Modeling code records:
········
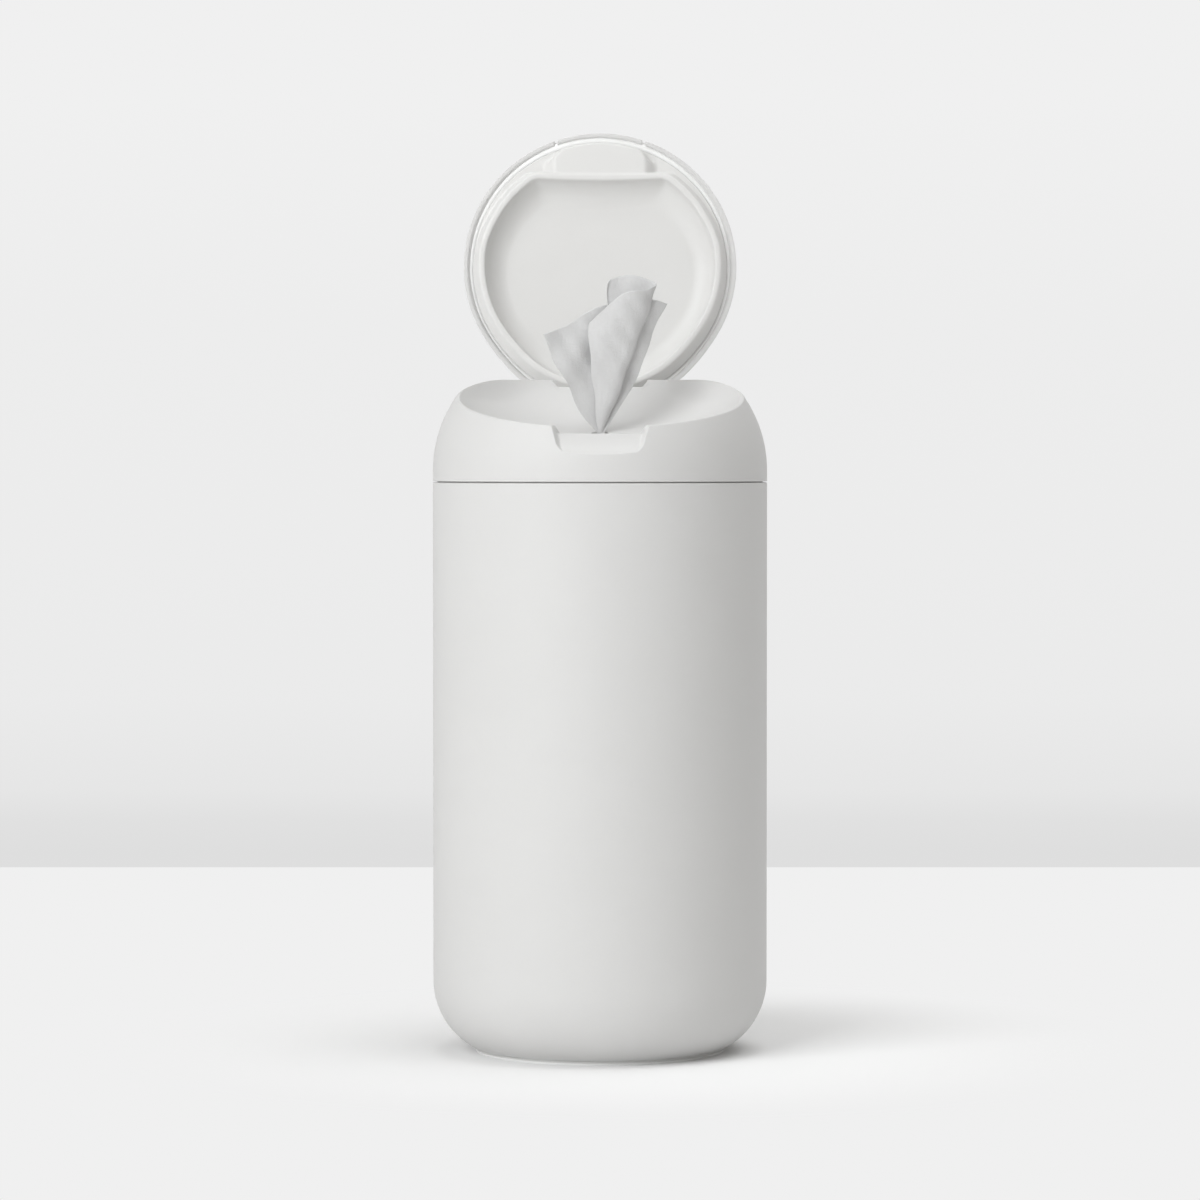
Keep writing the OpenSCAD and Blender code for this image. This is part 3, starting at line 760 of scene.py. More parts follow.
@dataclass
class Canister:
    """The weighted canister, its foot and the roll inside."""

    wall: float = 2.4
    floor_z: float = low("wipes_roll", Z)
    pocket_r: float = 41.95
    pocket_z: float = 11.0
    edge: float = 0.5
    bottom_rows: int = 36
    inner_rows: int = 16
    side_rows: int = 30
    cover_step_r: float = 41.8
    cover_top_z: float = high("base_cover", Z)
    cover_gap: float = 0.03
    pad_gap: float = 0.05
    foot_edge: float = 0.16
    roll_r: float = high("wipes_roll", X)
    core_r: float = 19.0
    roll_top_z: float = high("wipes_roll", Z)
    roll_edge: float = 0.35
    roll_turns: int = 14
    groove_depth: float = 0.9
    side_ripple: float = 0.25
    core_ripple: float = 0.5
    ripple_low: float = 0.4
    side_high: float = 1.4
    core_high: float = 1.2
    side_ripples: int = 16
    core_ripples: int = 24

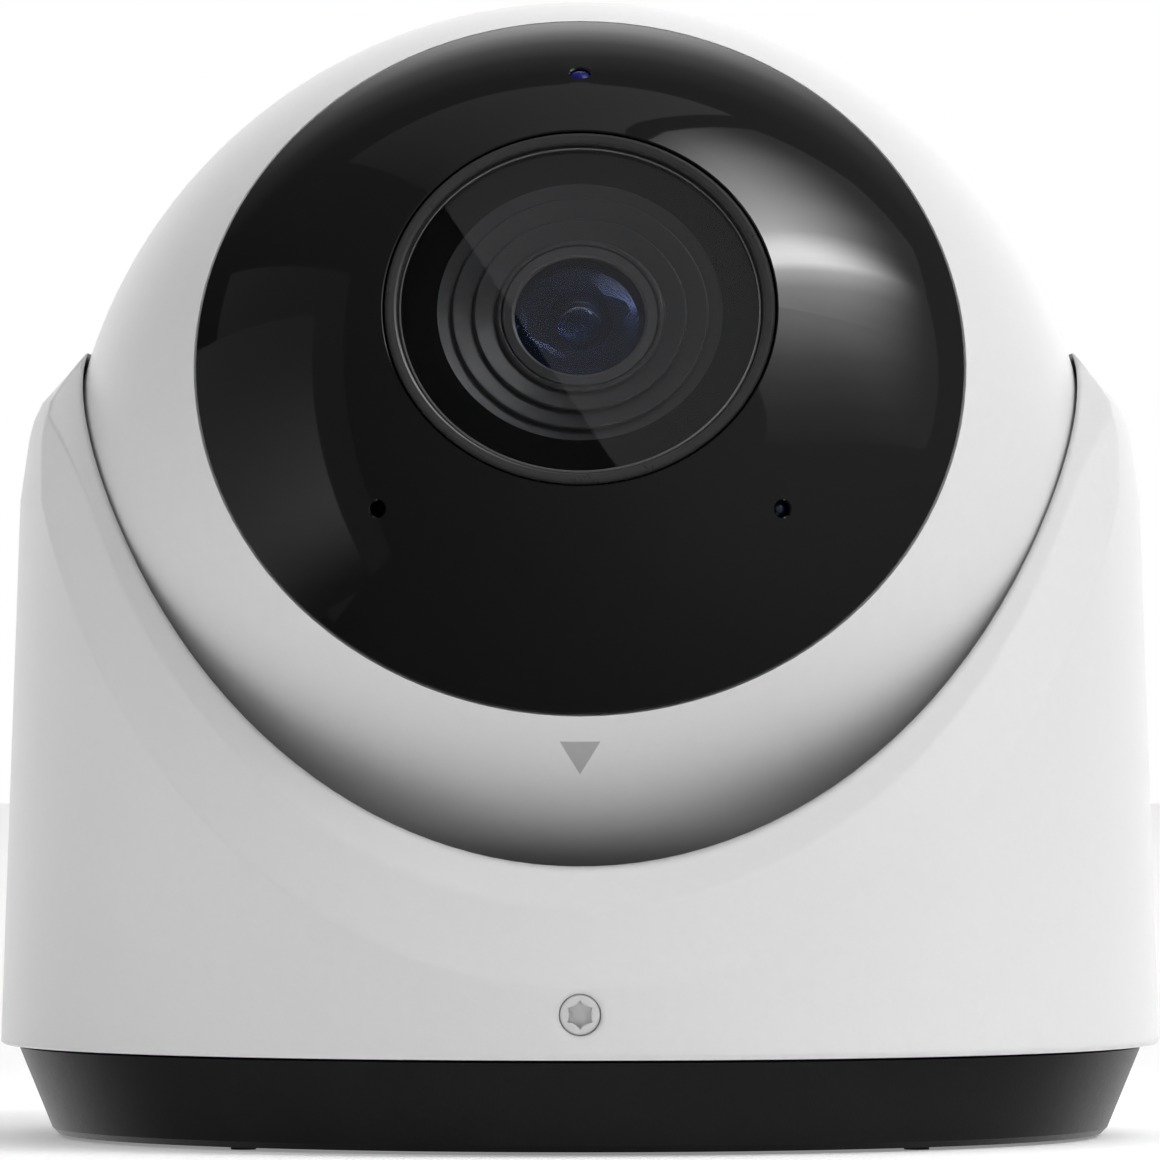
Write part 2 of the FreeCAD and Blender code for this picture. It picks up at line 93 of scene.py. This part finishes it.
········
What is being asked: Extract all the material, leaving every line as it is.

Response to this exercise:
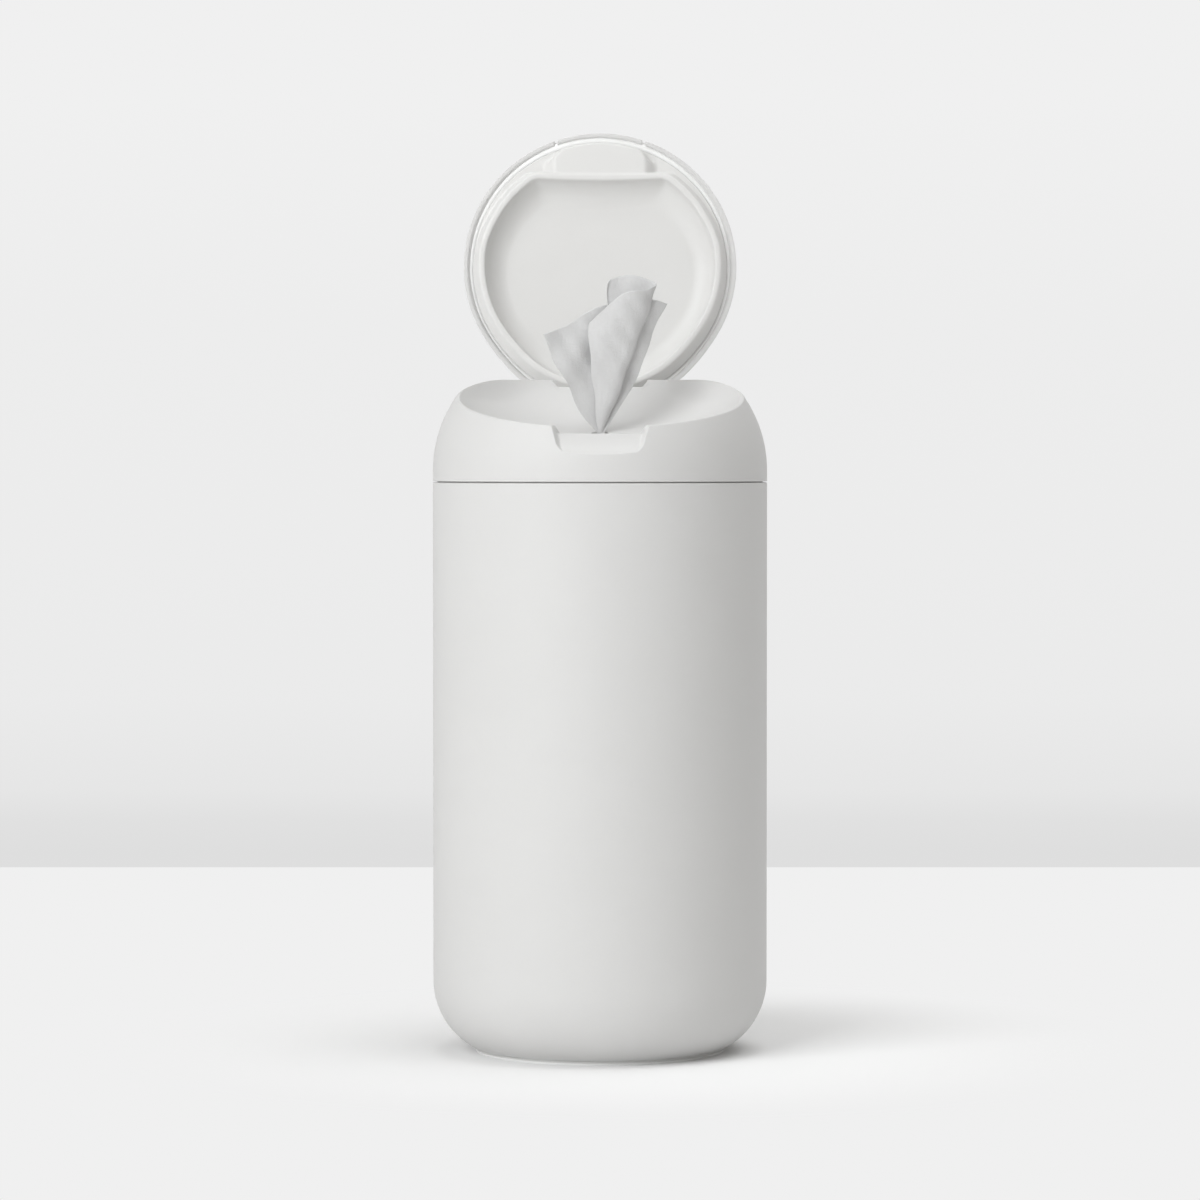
Keep writing the OpenSCAD and Blender code for this image. This is part 3, starting at line 760 of scene.py. More parts follow.
@dataclass
class Canister:
    """The weighted canister, its foot and the roll inside."""

    wall: float = 2.4
    floor_z: float = low("wipes_roll", Z)
    pocket_r: float = 41.95
    pocket_z: float = 11.0
    edge: float = 0.5
    bottom_rows: int = 36
    inner_rows: int = 16
    side_rows: int = 30
    cover_step_r: float = 41.8
    cover_top_z: float = high("base_cover", Z)
    cover_gap: float = 0.03
    pad_gap: float = 0.05
    foot_edge: float = 0.16
    roll_r: float = high("wipes_roll", X)
    core_r: float = 19.0
    roll_top_z: float = high("wipes_roll", Z)
    roll_edge: float = 0.35
    roll_turns: int = 14
    groove_depth: float = 0.9
    side_ripple: float = 0.25
    core_ripple: float = 0.5
    ripple_low: float = 0.4
    side_high: float = 1.4
    core_high: float = 1.2
    side_ripples: int = 16
    core_ripples: int = 24

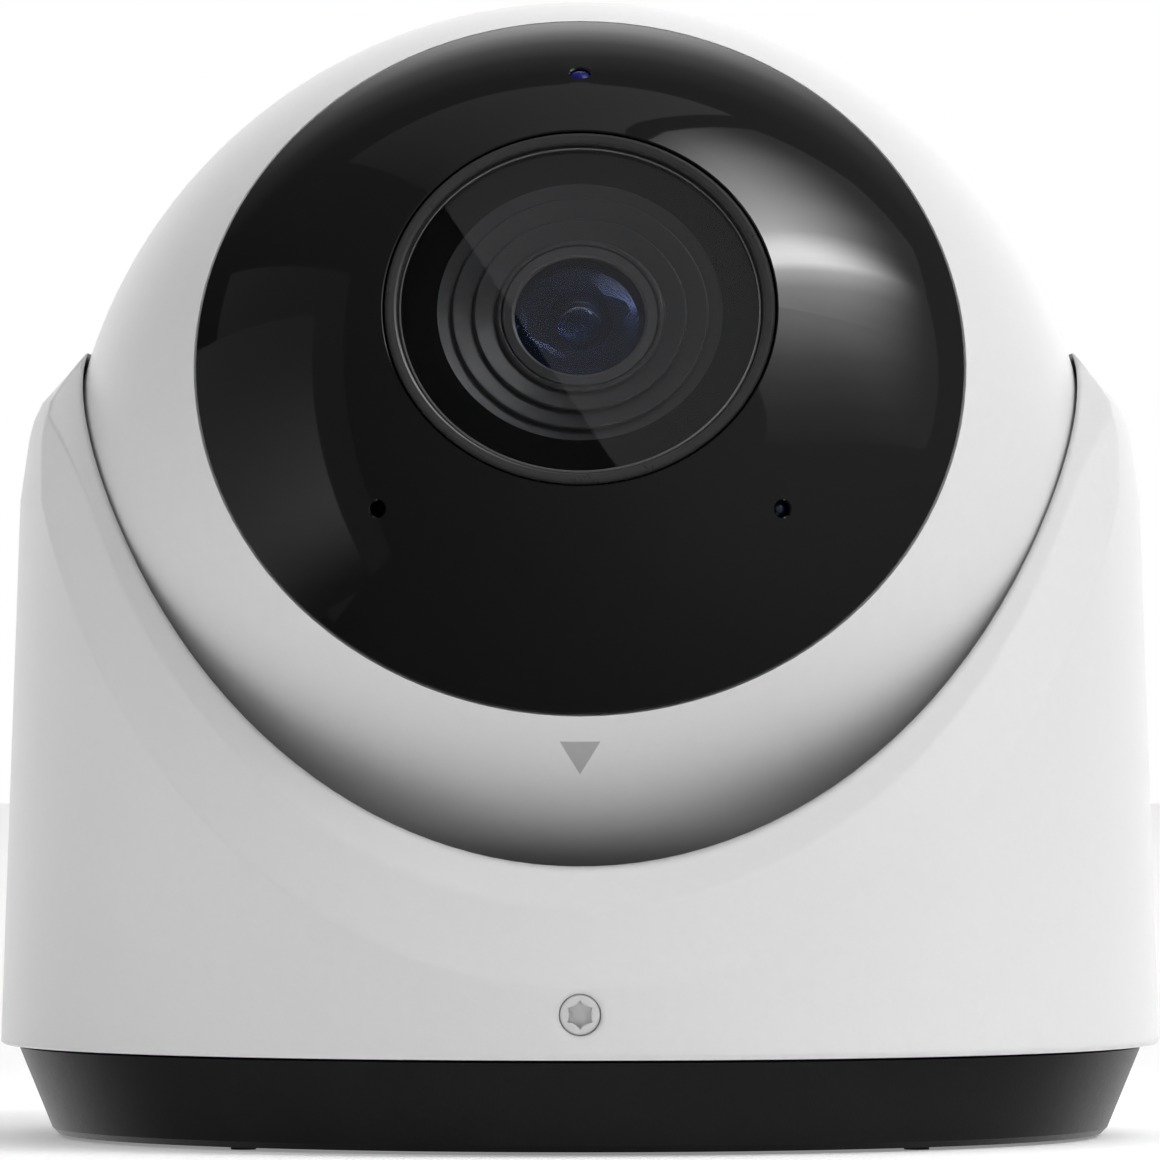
Write part 2 of the FreeCAD and Blender code for this picture. It picks up at line 93 of scene.py. This part finishes it.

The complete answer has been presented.